> **Data block**:
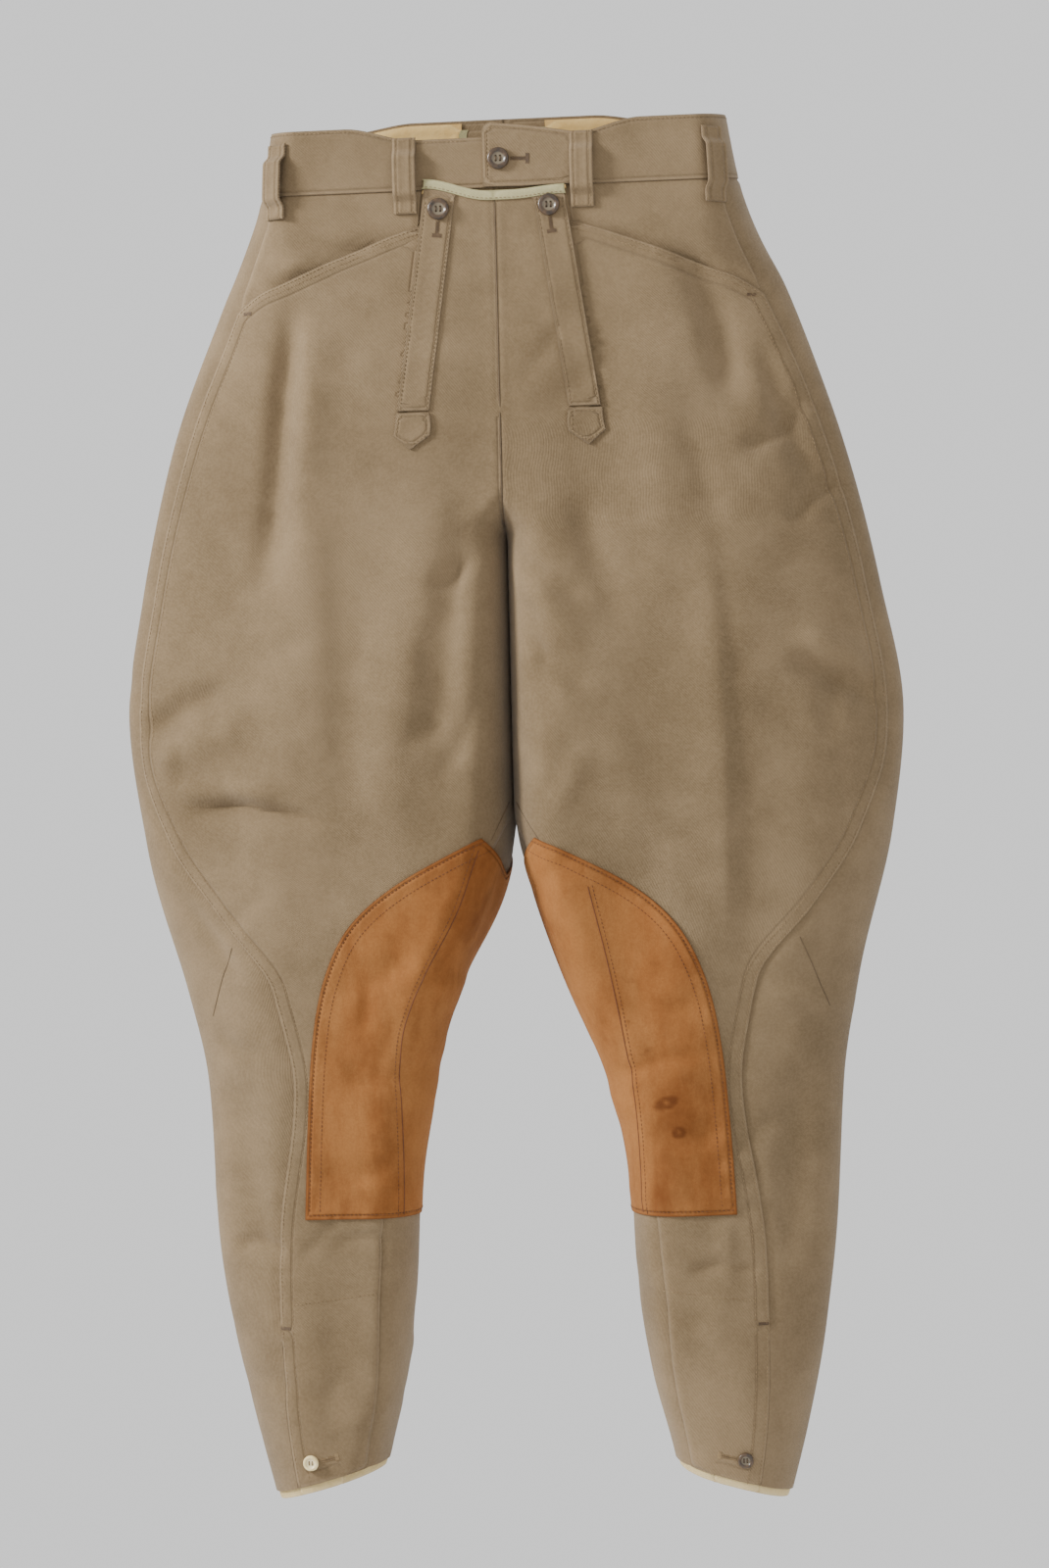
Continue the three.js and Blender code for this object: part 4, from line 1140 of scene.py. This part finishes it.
def fold_points():
    """For each joint: the two points between which the cloth turns."""
    y = -float(front_depth(FOLD_Z)) - 3
    ends = {"fall_flap": ((0, y, FOLD_Z - 2), (0, y, FOLD_Z + 4))}
    y = -WAIST_DEPTH - 3
    ends["waist_tab"] = ((TAB_END + 3, y, -20), (TAB_END - 5, y, -20))
    for word, side in SIDES.items():
        top = (side * CUFF_MIDDLE_X, -36, SLIT_TOP)
        ends[f"cuff_{word}"] = (top, (side * CUFF_MIDDLE_X, -36, SLIT_TOP - 70))
    return ends


FOLDS = fold_points()


def attach(obj, body):
    """Parents a piece to the breeches; a piece of a moving body only has its transform baked into its mesh."""
    if body == "breeches":
        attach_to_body(obj, body)
        return
    start, end = FOLDS[body]
    Vector(start) * MM
    Vector(end) * MM
    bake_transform(obj)


def stand_for(obj, body, nodes):
    """Attaches a piece and hides the CAD nodes that it stands for."""
    attach(obj, body)
    if nodes:
        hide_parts(*nodes)


def finished(obj, body, nodes):
    """Attaches a piece and hides the CAD nodes that it stands for."""
    stand_for(obj, body, nodes)


def narrow_tape(obj, body, nodes):
    """Attaches a narrow tape and returns it."""
    stand_for(obj, body, nodes)
    return obj


# ---------------------------------------------------------------- the cloth


def stain_marks(x, z):
    """Small worn marks and rings on the wearer's left strapping."""
    total = np.zeros_like(x)
    for cx, cz, rx, rz, lean, strength in (
        (103, -673, 11, 5.5, 0.4, 1.5), (111, -694, 6, 5, 0.3, 1.5), (78, -619, 3, 4, 0.0, 1.0),
        (84, -640, 9, 2.4, 0.1, 0.9), (79, -588, 8, 4, -0.5, 0.8), (92, -636, 4, 3, 0.0, 0.8),
    ):
        dx, dz = x - cx, z - cz
        along, over = dx + lean * dz, dz - lean * dx
        ring = np.sqrt((along / rx) ** 2 + (over / rz) ** 2)
        total += strength * np.exp(-(((ring - 0.55) / 0.5) ** 2))
    return total


def make_side(word, side):
    def make(name, *args, **kw):
        return piece(f"{name}_{word}_sewn", side, *args, **kw)

    def two(*names):
        return [f"{n}_{word}" for n in names]

    under_flap = lambda z, x: FOLD_Z - 4 < z < FOLD_Z + 3 and x < 62
    at_slit = lambda z, x: z < SLIT_TOP + 3 and x > cuff_fold(z) - 3
    obj = make("front_leg", front_outline(), CLOTH_LOOK,
               row=lambda z, x: np.where(x > (inseam_x(z) + outseam_x(z)) / 2, 9.5, 0.9),
               hidden=lambda t, z, x: under_flap(z, x) or at_slit(z, x) or x < inner(z) + 2)
    finished(obj, "breeches", two("front_hip", "front_thigh", "front_shin"))
    obj = make("back_leg", back_outline(), CLOTH_LOOK, offset=back_offset, grain=4.5,
               hidden=lambda t, z, x: t < 3.2 or t > 6 or z > -60)
    finished(obj, "breeches", two("back_seat", "back_thigh", "back_knee", "back_calf"))
    obj = make("yoke", yoke_outline(), CLOTH_LOOK, offset=yoke_offset, spacing=4.0)
    finished(obj, "breeches", two("pocket_yoke"))
    obj = make("bag", bag_outline(), LINING_LOOK, offset=-9.2, thick=bag_thick, spacing=6.0)
    finished(obj, "breeches", two("pocket_bag"))
    low, high = FOLD_Z - 14, -40
    bearer = np.vstack([
        across(0, float(flap_edge(low)) - 3, low),
        run(lambda z: flap_edge(z) - 3, low + 3, high),
        across(float(flap_edge(high)) - 5, 0, high),
        run(lambda z: 0 * z, high - 3, low + 3),
    ])
    obj = make("bearer", bearer, CLOTH_LOOK, offset=-STEP - 0.35, spacing=4.0)
    finished(obj, "breeches", two("bearer"))
    start = UNDERLAP_END + 0.3 if side > 0 else -UNDERLAP_END
    band = band_outline(float(tau_at(start, -20)), 6 - float(tau_at(0, -20)), 0, BAND_HEIGHT)
    obj = make("band", band, CLOTH_LOOK, thick=1.5, row=2.2, spacing=3.4)
    finished(obj, "breeches", two("waistband"))
    start, stop = float(tau_at(LINING_FRONT_X, -20)), 6 - float(tau_at(OUTLET_WIDTH, -20))
    lining = band_outline(start, stop, 2, BAND_HEIGHT)
    obj = make("band_lining", lining, LINING_LOOK, offset=-STEP, thick=0.9, spacing=4.5)
    finished(obj, "breeches", two("waistband_lining"))

    def back_strip(x0, x1, drop):
        tau = 6 - tau_at(np.linspace(x0, x1, 6), -20 + np.zeros(6))
        top = np.stack([tau, band_seam(tau) + BAND_HEIGHT - drop], 1)
        return np.vstack([top, run(lambda z: x1 + 0 * z, top[-1, 1] - 3, OUTLET_BOTTOM, back=True),
                          across(x1 - 2, x0, OUTLET_BOTTOM, back=True),
                          run(lambda z: x0 + 0 * z, OUTLET_BOTTOM + 3, top[0, 1] - 3, back=True)])

    for name, x0, x1 in (("outlet_tape", OUTLET_WIDTH - 5, OUTLET_WIDTH + 0.5), ("centre_tape", 0, 3)):
        obj = make(name, back_strip(x0, x1, 0.6), TAPE_LOOK, offset=-STEP - 0.75, thick=0.5,
                   spacing=3.0, grain=4.5)
        narrow_tape(obj, "breeches", [])
    obj = make("outlet", back_strip(0, OUTLET_WIDTH, 1), CLOTH_LOOK, offset=-STEP, spacing=5.0, grain=4.5)
    finished(obj, "breeches", two("back_outlet"))

    tape = flap_outline(side, 0, -0.6, -52, -0.5, BINDING_HEIGHT)
    tape = make("flap_tape", tape, TAPE_LOOK, offset=STEP * 1.5, thick=STEP + CLOTH + 0.1, spacing=1.8)
    narrow_tape(tape, "fall_flap", ["flap_binding"])
    flap = flap_outline(side, 0, 0, FOLD_Z - 2, 0.4)
    low_side = (flap[:, 1] < FOLD_Z + 0.6) & (surface(flap[:, 0], flap[:, 1])[:, 0] > 61)
    flap[:, 1] = np.where(low_side, FOLD_Z + 0.6, flap[:, 1])
    obj = make("flap", flap, CLOTH_LOOK, offset=flap_offset, spacing=2.8,
               hidden=lambda t, z, x: z < FOLD_Z + 2)
    finished(obj, "fall_flap", two("fall_flap"))
    strip = flap_outline(side, lambda z: flap_edge(z) - STRIP_WIDTH, 0, FOLD_Z + 0.8, BINDING_HEIGHT + 0.3)
    obj = make("flap_strip", strip, CLOTH_LOOK, row=1.8, spacing=2.8,
               offset=lambda t, z, e: flap_offset(t, z, e) + STEP)
    finished(obj, "fall_flap", two("flap_facing"))
    obj = make("strip_point", point_outline(), CLOTH_LOOK, row=2.4, spacing=2.2, offset=STEP + 0.3,
               thick=CLOTH + 0.6)
    finished(obj, "breeches", two("facing_point"))

    obj = make("strapping", strap_outline(), SUEDE_LOOK, offset=STEP, thick=1.3, row=2.6, spacing=3.4,
               marks=stain_marks)
    finished(obj, "breeches", two("knee_strap"))

    body = f"cuff_{word}"
    obj = make("cuff_flap", cuff_outline(cuff_fold, outseam_x, SLIT_TOP, 0), CLOTH_LOOK, row=9.5, spacing=3.2,
               hidden=lambda t, z, x: x < cuff_fold(z) + 3 or z > SLIT_TOP - 3)
    finished(obj, body, two("cuff_flap"))
    z0, z1 = level_at(cuff_fold), level_at(outseam_x)
    x0, x1 = float(cuff_fold(z0)) - 1.2, float(outseam_x(z1)) - 1
    tape = np.vstack([
        across(x0, x1, lambda x: hem_z(x) + TAPE_HEIGHT),
        across(x1, x0, lambda x: hem_z(x) - TAPE_SHOW),
    ])
    obj = make("cuff_tape", tape, HEM_TAPE_LOOK, offset=-0.78, thick=0.3, spacing=2.2)
    finished(obj, body, two("cuff_flap_tape"))
    underlap = cuff_outline(
        lambda z: outseam_x(z) - UNDERLAP_WIDTH, lambda z: outseam_x(z) + 4, SLIT_TOP + 8, 0)
    obj = make("cuff_underlap", underlap, CLOTH_LOOK, offset=-STEP, spacing=4.0)
    finished(obj, "breeches", two("cuff_underlap"))
    z1 = level_at(outseam_x)
    start, stop = float(tau_at(outseam_x(z1) - 8, z1)), 6 + float(tau_at(cuff_fold(z0) - 0.6, z0))
    band = round_hem(start, stop, -TAPE_SHOW, TAPE_HEIGHT)
    obj = make("hem_band", band, HEM_TAPE_LOOK, offset=-STEP, thick=0.8, spacing=3.0)
    finished(obj, "breeches", two("hem_tape"))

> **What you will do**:
What is needed is an exact copy of the lines from the start of the listing through the line where "hide_parts(*nodes)" sits, please, both end lines included and nothing more.

> **Answer to the problem**:
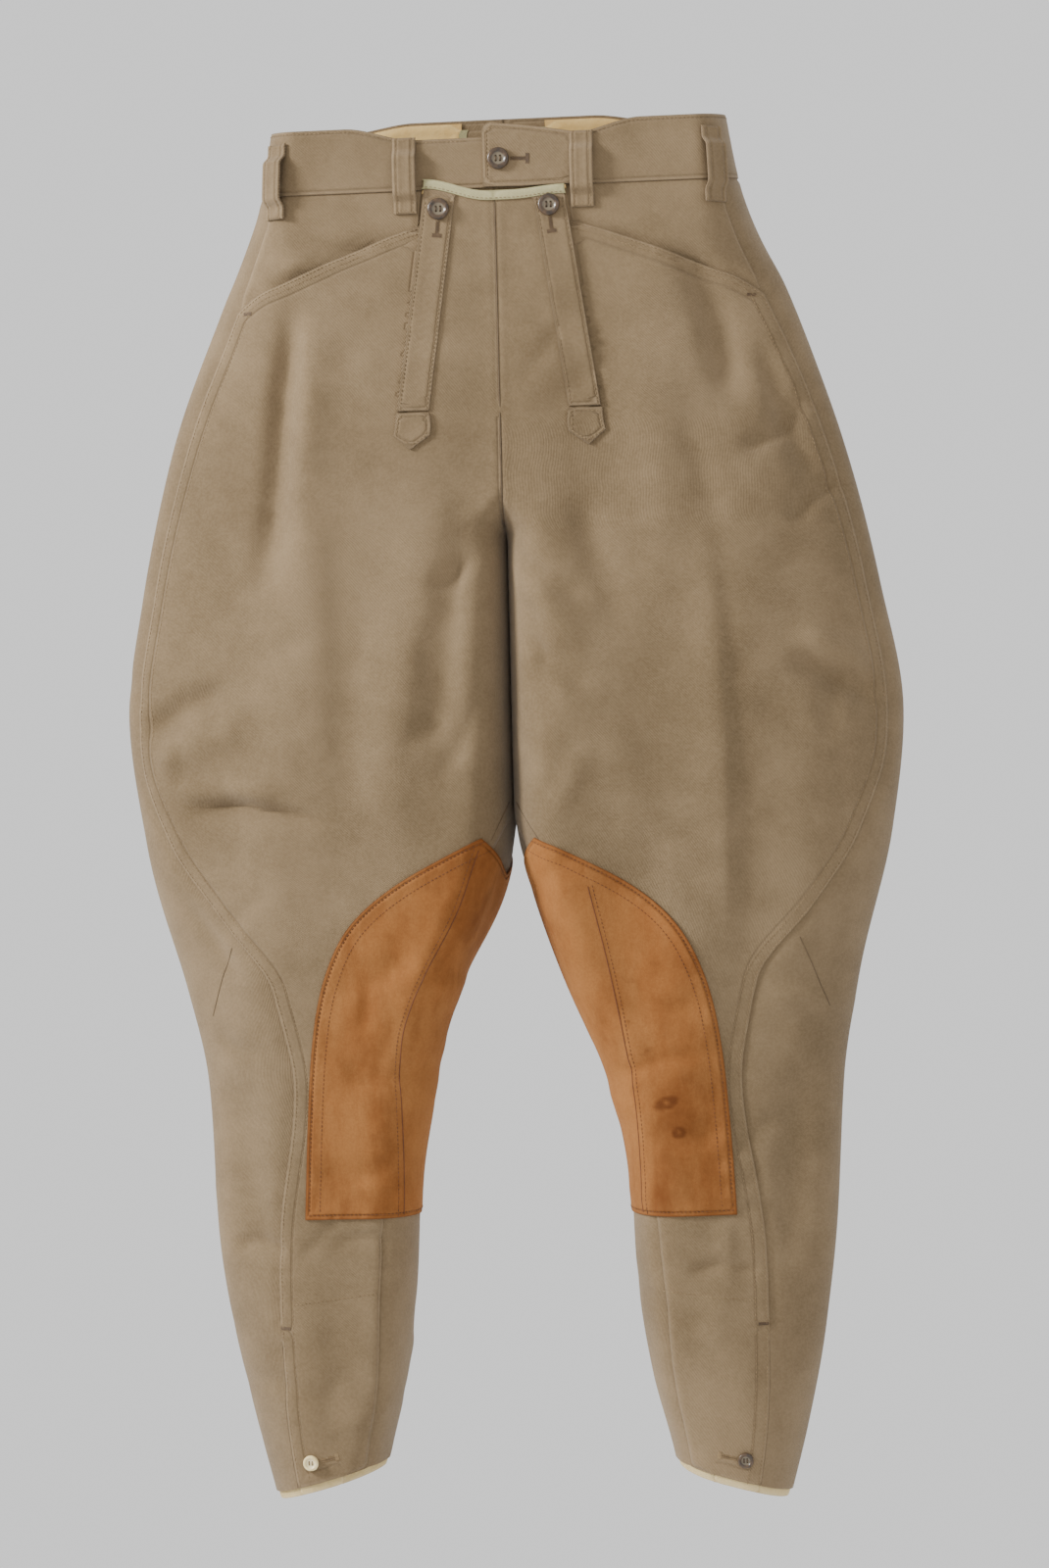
Continue the three.js and Blender code for this object: part 4, from line 1140 of scene.py. This part finishes it.
def fold_points():
    """For each joint: the two points between which the cloth turns."""
    y = -float(front_depth(FOLD_Z)) - 3
    ends = {"fall_flap": ((0, y, FOLD_Z - 2), (0, y, FOLD_Z + 4))}
    y = -WAIST_DEPTH - 3
    ends["waist_tab"] = ((TAB_END + 3, y, -20), (TAB_END - 5, y, -20))
    for word, side in SIDES.items():
        top = (side * CUFF_MIDDLE_X, -36, SLIT_TOP)
        ends[f"cuff_{word}"] = (top, (side * CUFF_MIDDLE_X, -36, SLIT_TOP - 70))
    return ends


FOLDS = fold_points()


def attach(obj, body):
    """Parents a piece to the breeches; a piece of a moving body only has its transform baked into its mesh."""
    if body == "breeches":
        attach_to_body(obj, body)
        return
    start, end = FOLDS[body]
    Vector(start) * MM
    Vector(end) * MM
    bake_transform(obj)


def stand_for(obj, body, nodes):
    """Attaches a piece and hides the CAD nodes that it stands for."""
    attach(obj, body)
    if nodes:
        hide_parts(*nodes)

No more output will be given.